» Exercise task
Up to and including the line with "extrude(amount=50, mode=Mode.SUBTRACT)", reproduce the listing below exactly, beginning at its first line.
___ Data lines
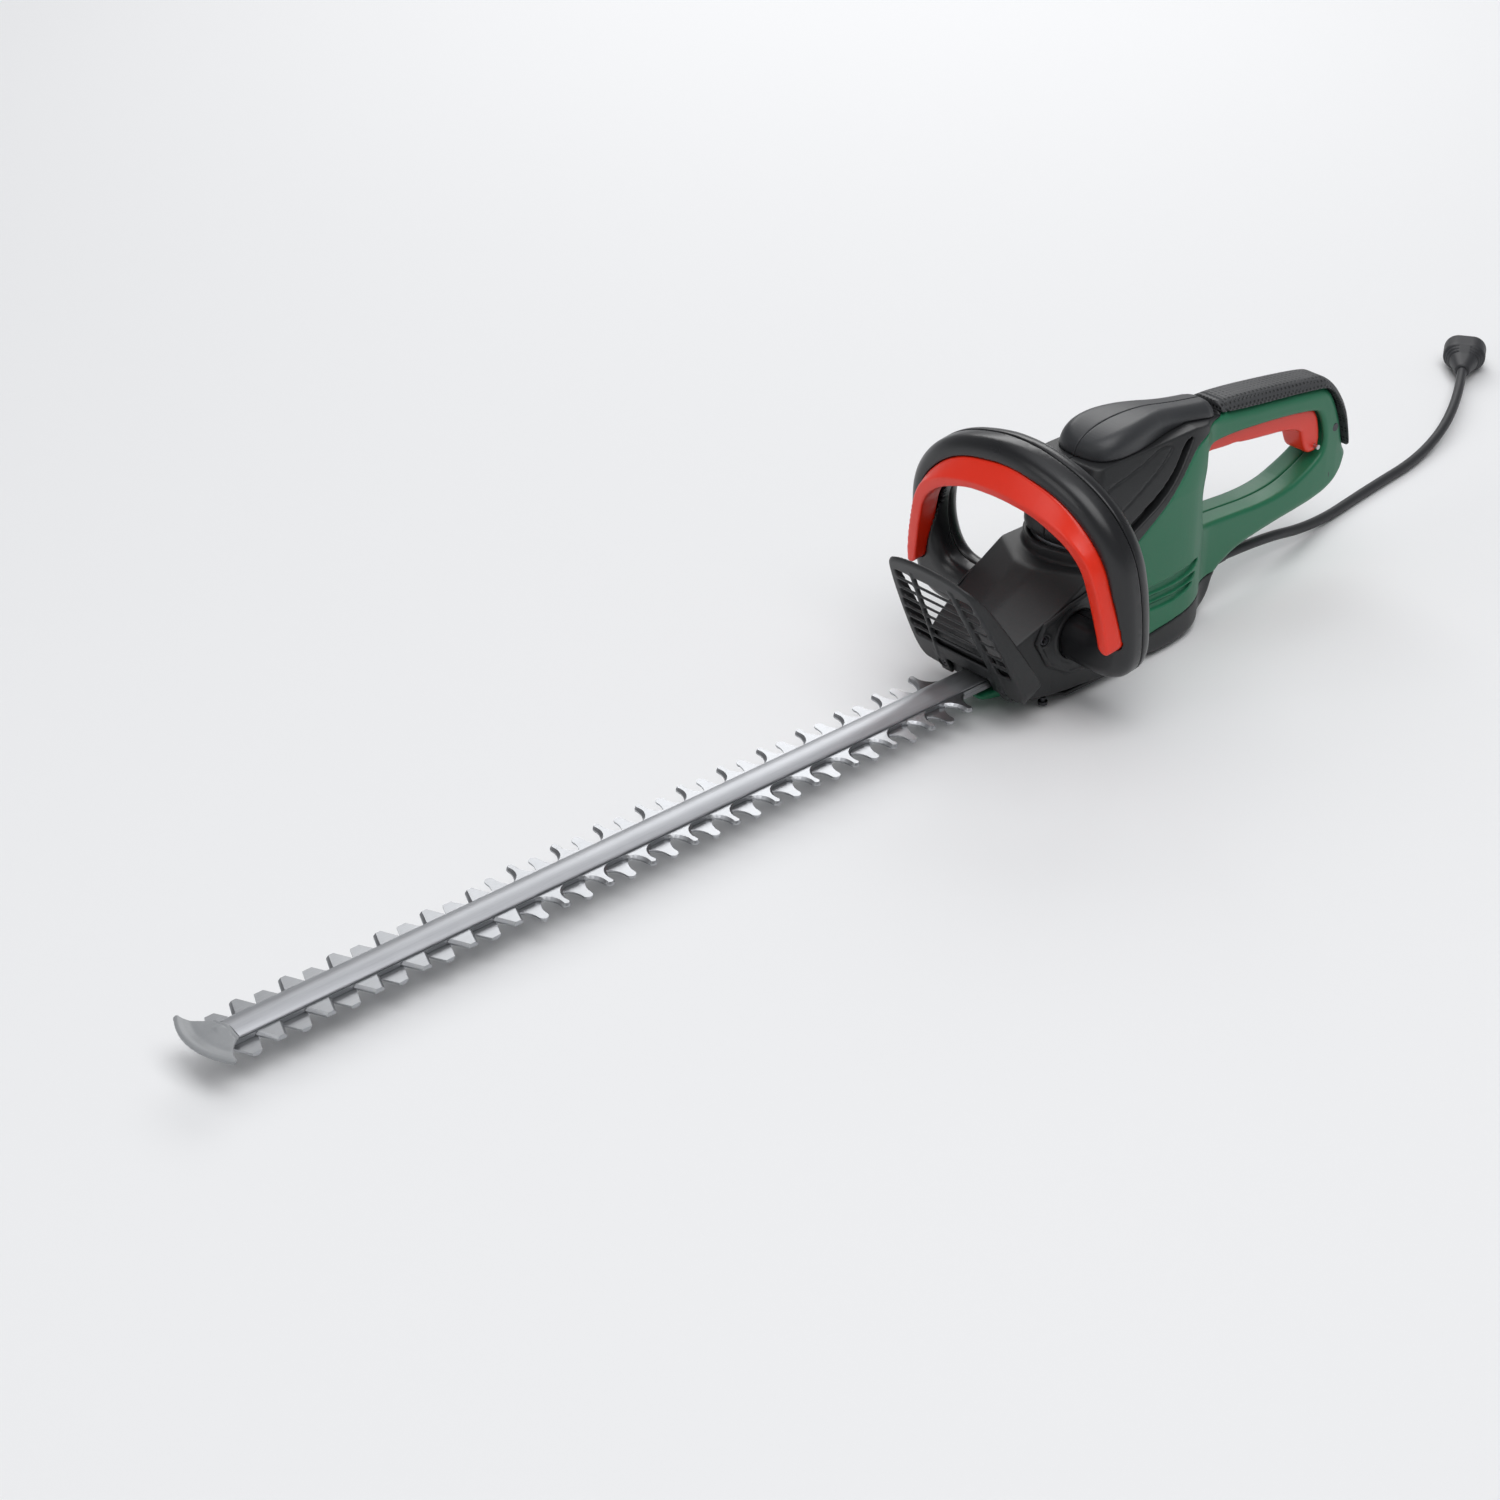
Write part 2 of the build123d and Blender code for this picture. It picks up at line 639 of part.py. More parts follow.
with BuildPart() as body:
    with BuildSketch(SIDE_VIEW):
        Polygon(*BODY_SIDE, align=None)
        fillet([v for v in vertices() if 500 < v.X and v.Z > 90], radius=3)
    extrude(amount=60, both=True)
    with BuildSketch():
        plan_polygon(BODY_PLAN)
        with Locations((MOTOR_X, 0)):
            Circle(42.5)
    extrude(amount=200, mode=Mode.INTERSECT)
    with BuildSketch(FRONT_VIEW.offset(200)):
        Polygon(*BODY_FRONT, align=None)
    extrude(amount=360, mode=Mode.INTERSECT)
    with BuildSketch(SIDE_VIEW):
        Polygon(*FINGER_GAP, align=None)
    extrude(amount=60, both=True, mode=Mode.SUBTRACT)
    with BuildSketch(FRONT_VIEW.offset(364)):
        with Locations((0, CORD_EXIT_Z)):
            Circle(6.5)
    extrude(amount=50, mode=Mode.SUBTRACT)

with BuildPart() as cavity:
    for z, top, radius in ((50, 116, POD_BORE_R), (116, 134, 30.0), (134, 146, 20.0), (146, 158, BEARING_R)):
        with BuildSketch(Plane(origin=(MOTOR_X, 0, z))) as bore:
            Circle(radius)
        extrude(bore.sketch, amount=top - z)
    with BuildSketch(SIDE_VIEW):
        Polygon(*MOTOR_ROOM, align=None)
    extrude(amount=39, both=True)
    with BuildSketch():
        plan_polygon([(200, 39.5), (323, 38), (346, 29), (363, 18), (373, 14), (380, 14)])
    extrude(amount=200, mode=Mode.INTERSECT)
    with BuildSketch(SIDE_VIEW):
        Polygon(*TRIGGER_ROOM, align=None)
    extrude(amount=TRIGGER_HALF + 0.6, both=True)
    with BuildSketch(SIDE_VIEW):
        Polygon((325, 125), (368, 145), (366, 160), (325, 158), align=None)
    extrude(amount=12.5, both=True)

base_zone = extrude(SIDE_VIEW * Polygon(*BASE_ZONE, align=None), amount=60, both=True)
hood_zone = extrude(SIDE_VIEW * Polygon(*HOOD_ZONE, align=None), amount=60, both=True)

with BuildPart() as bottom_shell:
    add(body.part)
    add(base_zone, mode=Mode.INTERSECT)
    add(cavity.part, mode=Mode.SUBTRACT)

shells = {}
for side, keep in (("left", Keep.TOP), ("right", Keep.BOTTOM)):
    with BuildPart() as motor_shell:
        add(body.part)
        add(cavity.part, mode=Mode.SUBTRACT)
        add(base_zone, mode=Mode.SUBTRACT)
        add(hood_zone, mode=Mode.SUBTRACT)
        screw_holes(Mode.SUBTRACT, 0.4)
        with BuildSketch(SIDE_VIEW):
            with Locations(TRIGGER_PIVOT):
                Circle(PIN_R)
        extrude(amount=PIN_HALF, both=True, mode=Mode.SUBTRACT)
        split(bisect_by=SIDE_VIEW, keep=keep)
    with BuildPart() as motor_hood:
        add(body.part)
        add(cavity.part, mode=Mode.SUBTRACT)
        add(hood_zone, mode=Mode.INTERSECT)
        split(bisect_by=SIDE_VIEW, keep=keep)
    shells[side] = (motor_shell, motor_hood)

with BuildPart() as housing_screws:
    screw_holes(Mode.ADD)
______
» Solution
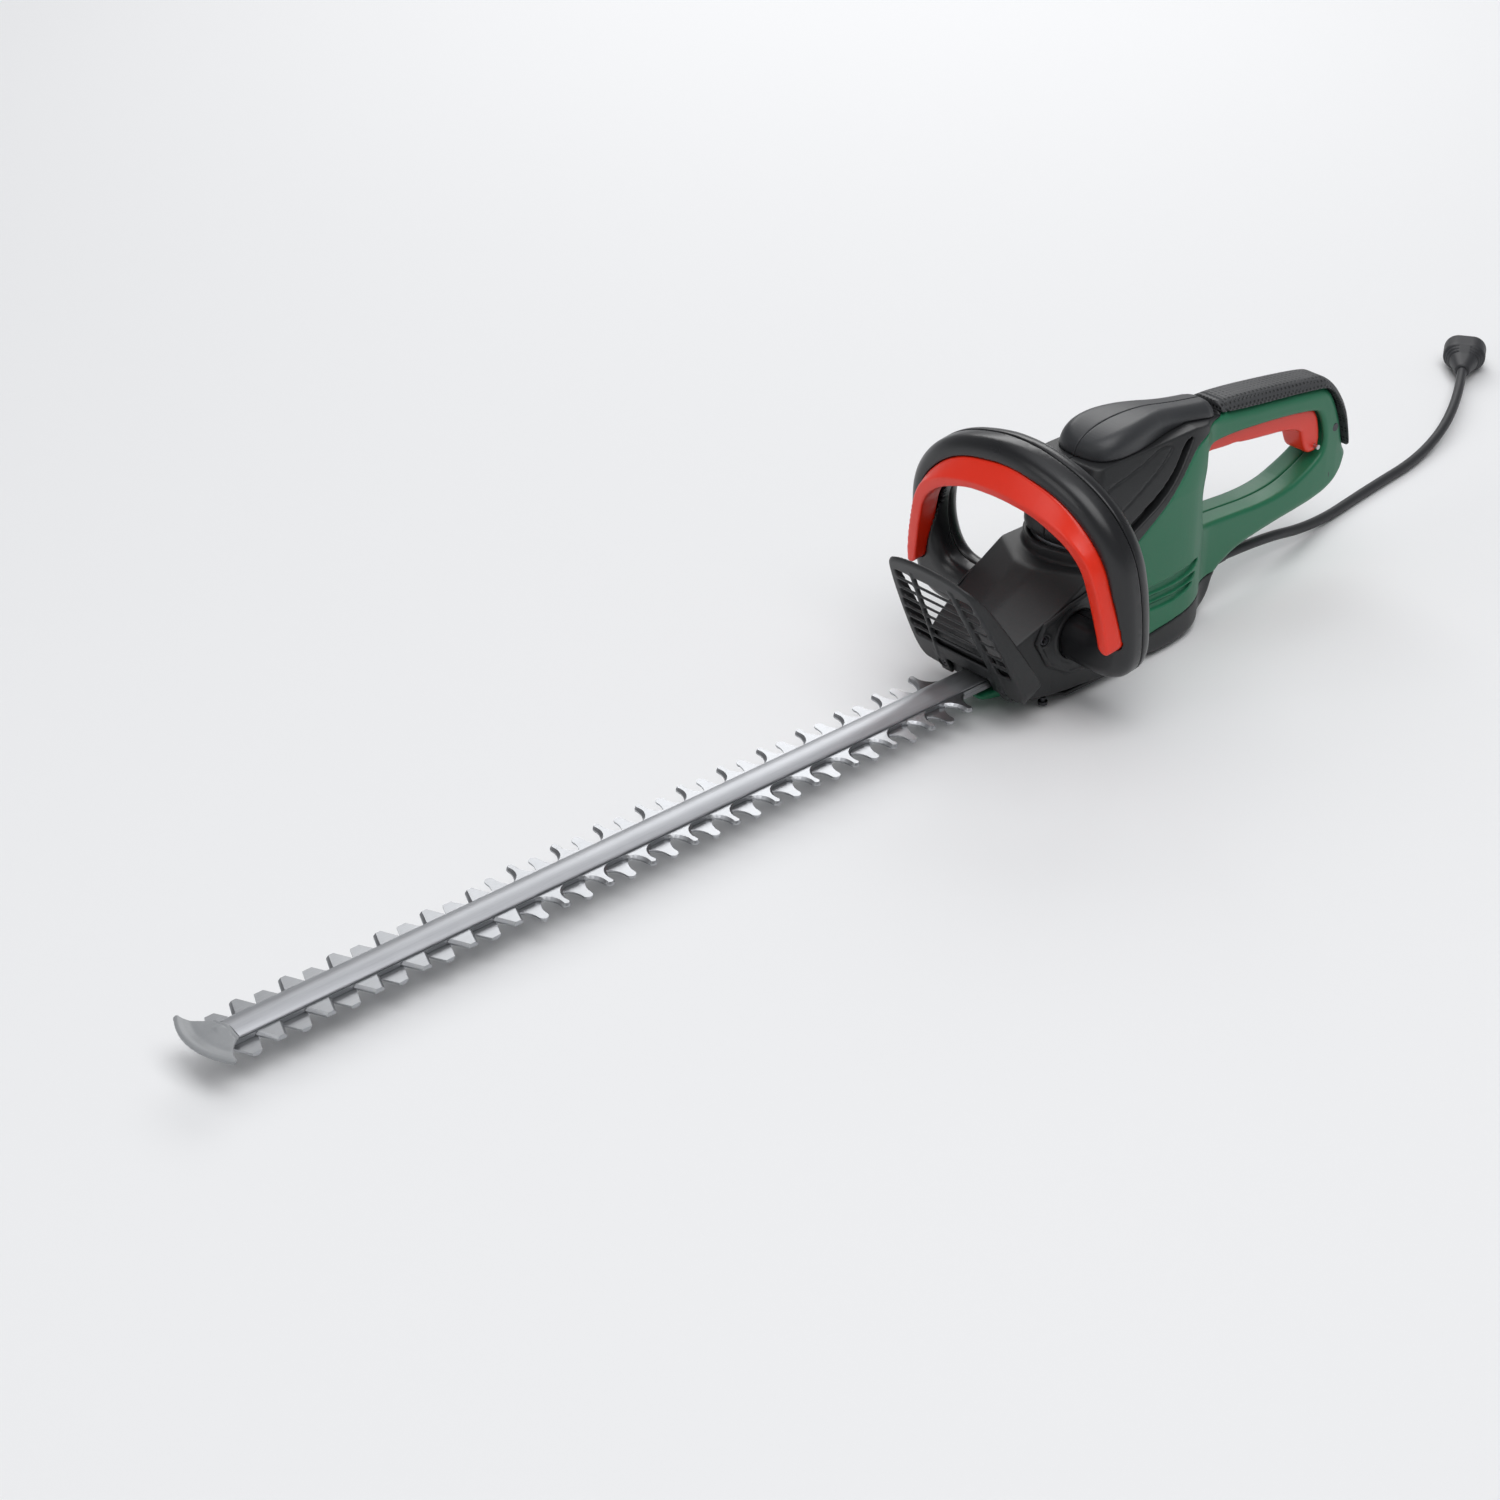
Write part 2 of the build123d and Blender code for this picture. It picks up at line 639 of part.py. More parts follow.
with BuildPart() as body:
    with BuildSketch(SIDE_VIEW):
        Polygon(*BODY_SIDE, align=None)
        fillet([v for v in vertices() if 500 < v.X and v.Z > 90], radius=3)
    extrude(amount=60, both=True)
    with BuildSketch():
        plan_polygon(BODY_PLAN)
        with Locations((MOTOR_X, 0)):
            Circle(42.5)
    extrude(amount=200, mode=Mode.INTERSECT)
    with BuildSketch(FRONT_VIEW.offset(200)):
        Polygon(*BODY_FRONT, align=None)
    extrude(amount=360, mode=Mode.INTERSECT)
    with BuildSketch(SIDE_VIEW):
        Polygon(*FINGER_GAP, align=None)
    extrude(amount=60, both=True, mode=Mode.SUBTRACT)
    with BuildSketch(FRONT_VIEW.offset(364)):
        with Locations((0, CORD_EXIT_Z)):
            Circle(6.5)
    extrude(amount=50, mode=Mode.SUBTRACT)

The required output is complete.